6.      What wastes are produced by your process and how will they be managed in the short and long term? Waste management is another vital piece of measuring economics of a new process. If the company has a poor understanding of its waste, it could be leaving investors vulnerable to environmental liabilities and punishing costs in the future.

7.      How long are field-trials expected to continue and when will commercial installations take place? The new company must have a very good idea how many field units will be deployed and how long the trials will last. If the process is sensitive to ambient temperatures, the trials should take place in all four seasons in areas where the target wastes are produced. Field trial design is an indication of the knowledge and thoroughness of the new company.

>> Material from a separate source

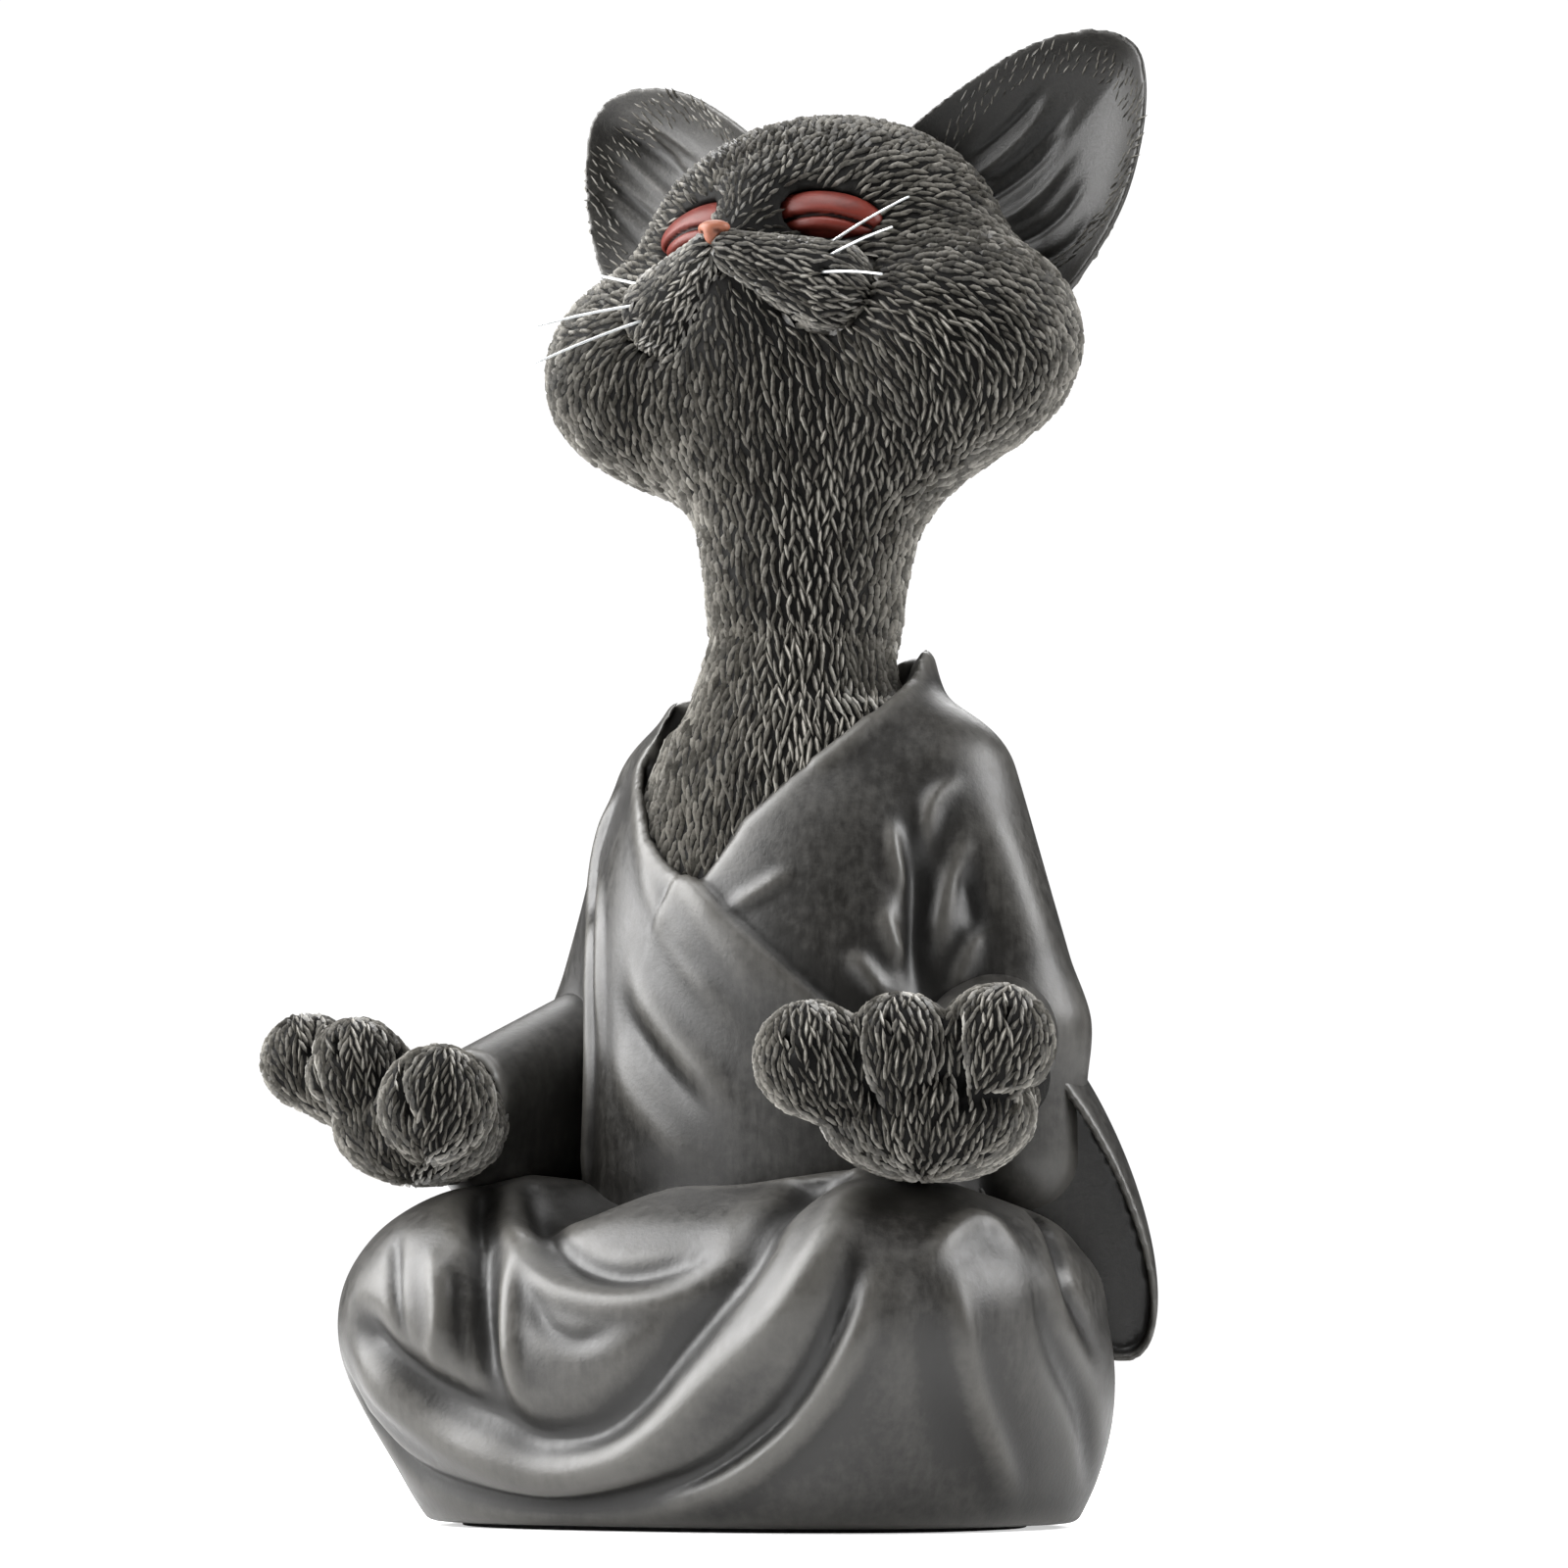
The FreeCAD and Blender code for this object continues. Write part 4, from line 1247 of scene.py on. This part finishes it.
    def eye(self, side: int, paint: bpy.types.Material) -> None:
        """Models a closed eye: a full upper lid that closes over a narrow lower one along an arched slit."""
        centre, axes = self.eye_centre(side), eye_axes(side)
        _, up, out = axes
        clay = Clay.beside(side, (1.0, 31.0), (2, 245), (27, 270), 0.4)
        clay.add(clay.ball(tuple(centre + up * 0.7 - out * 1.4), self.eye_radii, axes))
        skin = clay.surface()
        skin.relax(1)
        view = Sightline(VIEW.azimuth * side)
        slit, lid = (tuple((u * side, z) for u, z in line) for line in (self.slit, self.lower_lid))
        skin.press(clay, (Fold(slit, 0.55, 1.3, Edge.VALLEY, view, taper=0.1),
                          Fold(lid, 0.8, 0.5, Edge.RIDGE, view)))
        piece = skin.to_object(SIDES[side] + "_lid")
        # The crest darkens the slit between the lids as painted shade.
        store_number(piece, "crest", exposure(skin, 12, 0.10))
        finish_piece(piece, paint, "eyelid_paint", SIDES[side] + "_eye")

    def nose(self, paint: bpy.types.Material) -> None:
        """Models the nose leather: a broad top, a narrow foot and two nostrils."""
        clay = Clay((-7, -14, 245), (7, 4, 258), 0.3)
        clay.add(clay.ball((0, -5.4, 253.0), (3.4, 2.7, 1.6)))
        clay.add(clay.ball((0, -6.4, 251.4), (1.4, 1.5, 1.8)), 1.2)
        for side in SIDES:
            clay.cut(clay.ball((side * 2.2, -7.6, 251.9), (0.9, 1.3, 0.6)), 0.4)
        skin = clay.surface()
        skin.relax(2)
        piece = skin.to_object("nose_leather")
        # The crest darkens the nostrils as painted shade.
        store_number(piece, "crest", exposure(skin, 10, 0.12))
        finish_piece(piece, paint, "nose_paint", "nose")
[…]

After the new start-up company has given answers to these and other questions by the prospective investor, a good evaluation can be made of the technical power of the company, what kind of testing still needs to be done, what kind of test data needs to be collected, and what level of financing is required. Of course the investor will also perform due diligence on the financial aspects of the new company and its principals. Only then will both parties be on the same level and only then can investment arrangements be discussed. 

 

The Authors:


Marian M. Smith, Ph.D., University of South Carolina (Geology) is a partner in Odin Oil and Gas, LLC, in Oklahoma City, OK. Dr. Smith has expertise in reservoir geology and image analysis. For most of her career she was an educator at all levels from graduate school geology courses at Michigan Technological University to the teaching of science in middle school in South Carolina. At present she is combining her background in research and teaching to work as a consultant with Dr. Langhus at Odin Oil and Gas, LLC.


Bruce G. Langhus, Ph.D., is a petroleum geologist with over 45 years' experience in oil and gas business including water-flood design and operation; Class I, II, and III disposal well location, permitting and operation; and injection well remediation.Dr. Langhus has been the Class II Program Manager in Oklahoma, the second largest UIC program in the country.He was a founding partner of ALL Consulting, a successful geotechnical consultancy in Tulsa, OK.Dr. Langhus is now part of Amerex Resources, operators of disposal facilities in Texas, Oklahoma, Montana, and North Dakota.


 

 

1 comment:

  1. Cost-effective solutions for flow back water treatment and produced water treatment will play and important role in the economics and environmental sustainability of unconventional oil and gas production. It is estimated that it takes it takes somewhere between 70-140 billion gallons of water per year to support hydrofracking 35,000 gas wells at the current annual rate in the U.S.